4. Praise risk-taking even if the answers are incorrect and try to offer knowledge that might be helpful. For example:
I think there are eight because I saw five and two.
Good work. This would be eight (showing five and three). Can you fix it?
5. After the students have found the missing part, reveal it from your pocket to check.

Variations
Students play in pairs with one being the hider and the other the estimator.
Students match stacks to finger patterns to help them find the number of missing cubes.
Students write equations for the stacks problems, e.g. 7 + ? = 10.
Progress to taking some cubes from each end. Progress to using two stacks of ten to start, depending on the number knowledge of the students.

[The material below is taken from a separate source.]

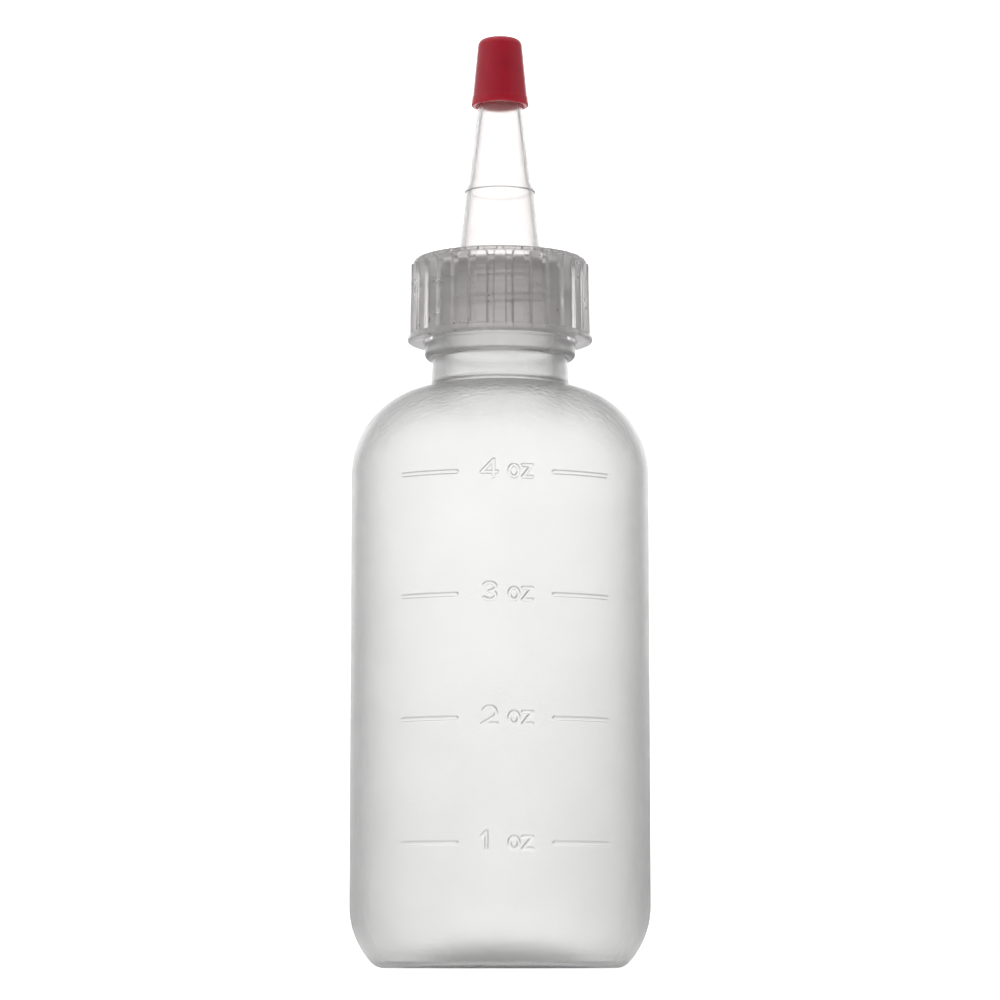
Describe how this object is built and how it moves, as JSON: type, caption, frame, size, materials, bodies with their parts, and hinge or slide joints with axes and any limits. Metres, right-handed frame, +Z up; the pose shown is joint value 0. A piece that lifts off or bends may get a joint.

#### Session 5: Ordering fitness fun

1. Organise students into 5 or 6 relay lines.  Each relay line has an ice cream container with the numeral cards 1-10 or 10-20 in them.  At the other end of the court place the empty number line.
2. When the teacher says go. The first student in the line closes their eyes and picks a numeral card out of the container.  They run to the other end of the court and place the number in the correct place on the number line.  Then they run back and tag the next person in line.  This continues until all the numbers are placed on the number line.
3. When all the numbers have been removed from the container, the whole team runs in a line to the end of the court to check that the sequence is in the right order.  When they are satisfied it’s correct they sit around the number line in a circle.
4. Conclude the session with students by talking about how they knew that they had put the number in the correct place.
How can the shading help to work out where number 6 would go, without having to count?
For example, I knew that 5 went there because it’s at the end of the shaded box.